= TASK DESCRIPTION =
In the data that follows, count each line holding the string "context"; answer with the number only.

= DATA ROWS =
# # #

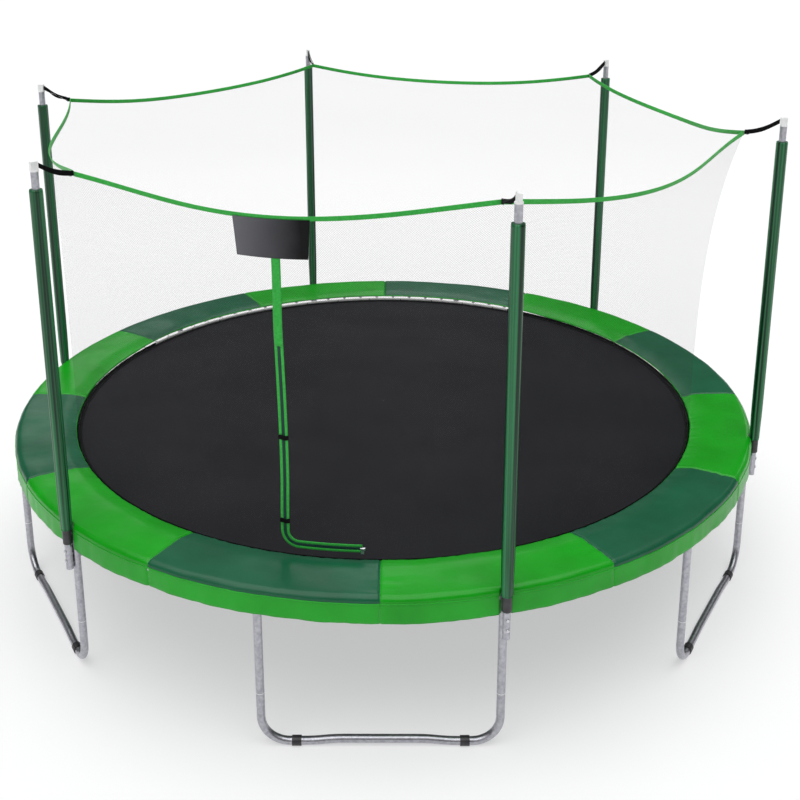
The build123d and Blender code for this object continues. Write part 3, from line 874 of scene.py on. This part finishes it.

# # #

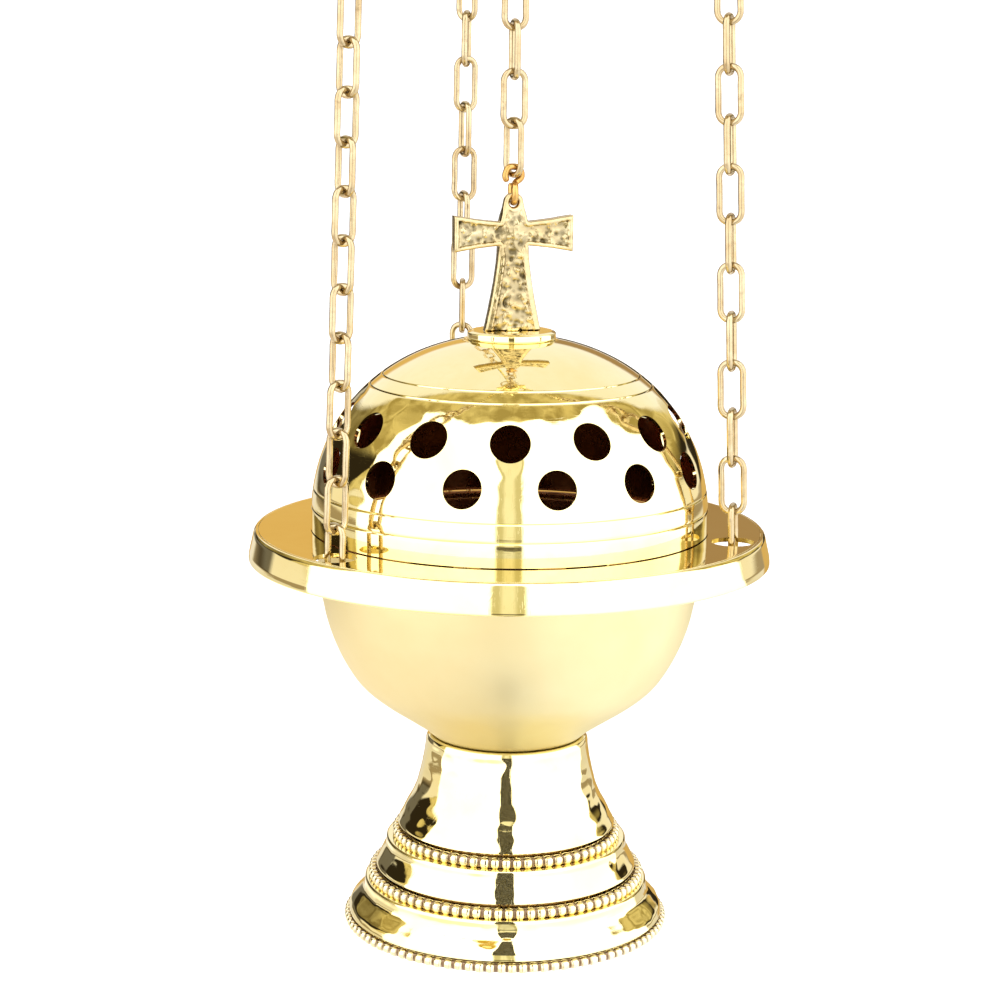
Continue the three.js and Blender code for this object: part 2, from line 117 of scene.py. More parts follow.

# # #

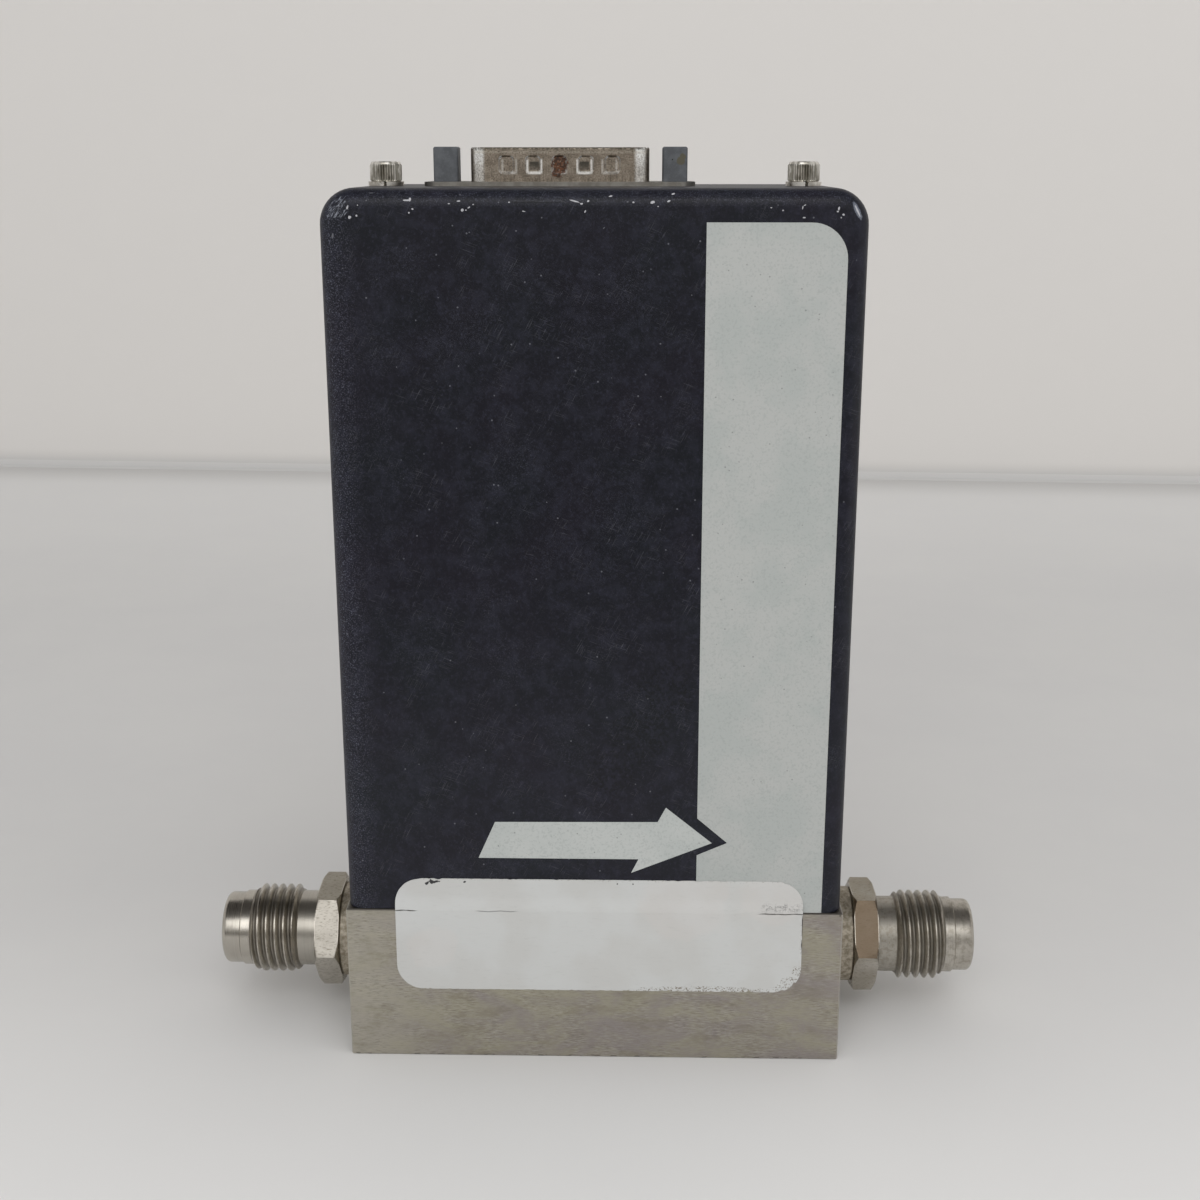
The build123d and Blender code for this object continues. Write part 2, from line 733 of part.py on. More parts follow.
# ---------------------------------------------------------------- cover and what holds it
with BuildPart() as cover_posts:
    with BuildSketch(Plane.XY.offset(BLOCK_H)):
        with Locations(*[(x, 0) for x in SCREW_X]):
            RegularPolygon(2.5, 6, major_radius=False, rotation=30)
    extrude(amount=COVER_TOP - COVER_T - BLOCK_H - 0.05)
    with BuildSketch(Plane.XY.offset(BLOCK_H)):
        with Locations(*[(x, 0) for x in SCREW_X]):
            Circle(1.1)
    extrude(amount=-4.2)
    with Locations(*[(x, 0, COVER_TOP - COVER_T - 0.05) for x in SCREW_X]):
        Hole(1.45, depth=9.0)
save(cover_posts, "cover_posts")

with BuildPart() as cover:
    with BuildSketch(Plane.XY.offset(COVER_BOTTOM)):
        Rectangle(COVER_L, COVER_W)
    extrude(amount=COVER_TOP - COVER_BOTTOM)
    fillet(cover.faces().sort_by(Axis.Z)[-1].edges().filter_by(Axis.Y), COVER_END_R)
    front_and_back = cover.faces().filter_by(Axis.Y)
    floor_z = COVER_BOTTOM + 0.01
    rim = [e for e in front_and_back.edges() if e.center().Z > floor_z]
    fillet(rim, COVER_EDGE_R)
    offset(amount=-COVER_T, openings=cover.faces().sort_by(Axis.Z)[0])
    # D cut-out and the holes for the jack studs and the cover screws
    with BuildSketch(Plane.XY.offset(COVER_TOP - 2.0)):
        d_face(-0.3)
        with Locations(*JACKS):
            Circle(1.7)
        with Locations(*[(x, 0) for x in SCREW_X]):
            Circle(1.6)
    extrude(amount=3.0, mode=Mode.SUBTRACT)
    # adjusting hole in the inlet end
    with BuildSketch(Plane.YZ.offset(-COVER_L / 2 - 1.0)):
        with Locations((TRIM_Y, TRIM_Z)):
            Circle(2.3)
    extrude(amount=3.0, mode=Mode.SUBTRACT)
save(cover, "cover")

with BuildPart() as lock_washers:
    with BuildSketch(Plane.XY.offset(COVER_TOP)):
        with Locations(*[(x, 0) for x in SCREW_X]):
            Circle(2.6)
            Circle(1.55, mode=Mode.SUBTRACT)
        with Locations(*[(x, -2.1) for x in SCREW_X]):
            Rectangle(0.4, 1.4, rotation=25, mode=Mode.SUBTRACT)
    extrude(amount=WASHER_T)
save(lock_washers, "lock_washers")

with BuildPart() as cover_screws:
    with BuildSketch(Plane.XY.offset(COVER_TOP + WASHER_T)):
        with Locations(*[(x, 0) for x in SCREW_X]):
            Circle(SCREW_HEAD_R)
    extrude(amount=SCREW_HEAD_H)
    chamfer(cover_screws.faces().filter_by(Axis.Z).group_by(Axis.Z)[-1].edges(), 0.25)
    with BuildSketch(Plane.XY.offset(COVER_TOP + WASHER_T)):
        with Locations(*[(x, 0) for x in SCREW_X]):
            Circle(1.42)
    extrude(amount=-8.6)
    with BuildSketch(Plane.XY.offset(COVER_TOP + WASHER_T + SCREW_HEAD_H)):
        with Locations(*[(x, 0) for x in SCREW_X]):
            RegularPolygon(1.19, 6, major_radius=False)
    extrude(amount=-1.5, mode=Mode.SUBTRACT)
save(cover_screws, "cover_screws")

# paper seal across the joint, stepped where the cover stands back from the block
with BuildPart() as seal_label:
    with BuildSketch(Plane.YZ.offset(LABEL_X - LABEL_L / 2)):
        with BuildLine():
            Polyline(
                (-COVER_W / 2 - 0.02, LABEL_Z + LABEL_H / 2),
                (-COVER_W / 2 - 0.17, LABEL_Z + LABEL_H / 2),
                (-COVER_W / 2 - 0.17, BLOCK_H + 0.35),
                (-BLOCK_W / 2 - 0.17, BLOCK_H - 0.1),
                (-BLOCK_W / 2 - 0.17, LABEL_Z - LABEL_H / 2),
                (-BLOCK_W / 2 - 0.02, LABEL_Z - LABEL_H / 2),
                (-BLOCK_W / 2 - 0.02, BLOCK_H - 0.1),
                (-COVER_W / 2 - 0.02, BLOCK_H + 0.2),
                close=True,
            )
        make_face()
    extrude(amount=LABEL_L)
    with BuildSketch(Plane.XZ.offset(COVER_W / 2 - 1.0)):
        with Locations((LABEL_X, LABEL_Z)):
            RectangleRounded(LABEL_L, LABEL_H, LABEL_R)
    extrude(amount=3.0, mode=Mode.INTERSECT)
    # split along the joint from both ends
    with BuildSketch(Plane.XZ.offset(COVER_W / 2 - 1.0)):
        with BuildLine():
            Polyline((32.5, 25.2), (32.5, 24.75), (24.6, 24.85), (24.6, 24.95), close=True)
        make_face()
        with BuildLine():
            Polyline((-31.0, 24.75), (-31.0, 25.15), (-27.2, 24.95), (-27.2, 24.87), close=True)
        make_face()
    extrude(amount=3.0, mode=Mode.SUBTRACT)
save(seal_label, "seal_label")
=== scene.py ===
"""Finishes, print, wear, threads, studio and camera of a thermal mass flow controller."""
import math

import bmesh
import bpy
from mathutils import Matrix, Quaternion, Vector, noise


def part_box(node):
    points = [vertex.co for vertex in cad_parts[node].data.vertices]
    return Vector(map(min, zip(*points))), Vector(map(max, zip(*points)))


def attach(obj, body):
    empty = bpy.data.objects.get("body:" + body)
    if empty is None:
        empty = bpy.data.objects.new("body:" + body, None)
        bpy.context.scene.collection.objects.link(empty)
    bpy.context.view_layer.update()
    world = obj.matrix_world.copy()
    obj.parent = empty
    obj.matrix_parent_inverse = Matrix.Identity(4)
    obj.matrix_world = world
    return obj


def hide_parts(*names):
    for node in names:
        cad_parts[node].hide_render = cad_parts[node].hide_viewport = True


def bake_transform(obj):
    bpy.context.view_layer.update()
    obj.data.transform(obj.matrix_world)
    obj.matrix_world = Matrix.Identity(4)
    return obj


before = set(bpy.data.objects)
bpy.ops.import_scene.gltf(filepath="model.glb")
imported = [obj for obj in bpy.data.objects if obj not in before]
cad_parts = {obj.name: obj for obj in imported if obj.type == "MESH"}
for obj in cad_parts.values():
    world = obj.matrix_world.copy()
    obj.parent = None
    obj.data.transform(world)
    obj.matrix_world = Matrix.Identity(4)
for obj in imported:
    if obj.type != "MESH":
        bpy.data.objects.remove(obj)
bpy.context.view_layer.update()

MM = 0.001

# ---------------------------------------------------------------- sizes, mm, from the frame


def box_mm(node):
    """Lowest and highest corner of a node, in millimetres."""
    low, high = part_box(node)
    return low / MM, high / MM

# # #

= SOLUTION TO THIS TASK =
4